Examined thoughtfully, these lives are interesting, Johnson’s and her family’s, and she reveals them with a respectful and often humorous narrative that makes them seem familiar.
At 80, Diane Johnson has a lifetime of accomplishments as a writer: numerous novels, a finalist in the National Book Award and the Pulitzer Prize, essays, a dozen screenplays and now an unusual memoir to say the least. Raised in Moline, after graduating from Stephens College in Missouri, she received an internship at Mademoiselle in New York and from there spent her life in Los Angeles, San Francisco and Paris.
Diane captured the isolated comfort of growing up in small city Midwest, the routine, the family-centricity, the somewhat passivity, the excellent education, and to some extent the stress of small-town economic dependency, a subtle favoritism that falls just shy of economic coercion.
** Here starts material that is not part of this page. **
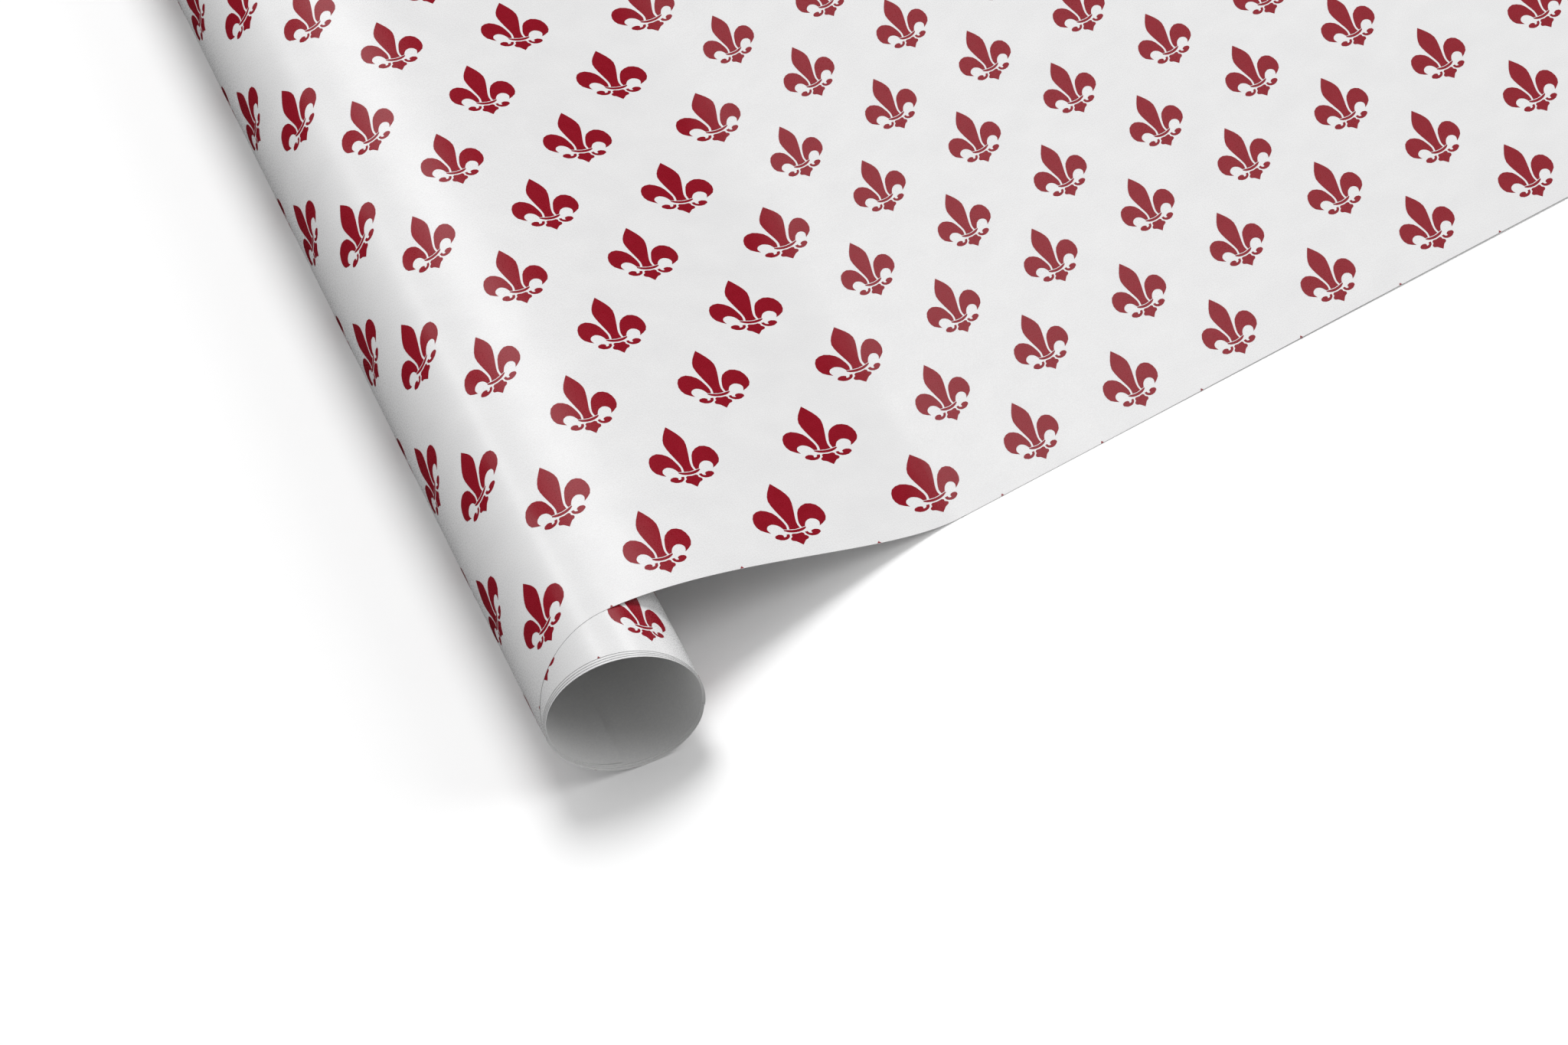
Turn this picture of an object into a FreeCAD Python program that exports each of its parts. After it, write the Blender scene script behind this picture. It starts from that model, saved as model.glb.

But that’s the second half of the book. In the first half, she traces her ancestry from a French soldier who landed in pre-revolutionary Connecticut. She focuses the story on his descendent, Catharine Anne, who became a school teacher in small-town Vermont, marries and moves to Illinois in the 1820’s. Catharine kept journals then wrote a memoir in her 70’s, which every modern writer yearns for in order to write an historical, emotional narrative. Catharine’s story weaves the trauma of a New England small-town woman who followed her husband into the frontier and chronicles the despair that finally caused her to question her marriage and the control she had over her life, both with man and God. The death of her first three children, aged 5, 3, and 1 within a two-week period from Scarlet Fever, will tear out your soul trying to understand the purpose of life.
Diane Johnson follows parallel themes in the two halves of the book: a woman’s desire to pursue her dreams, to bear a family, to determine her life and support her husband’s journey.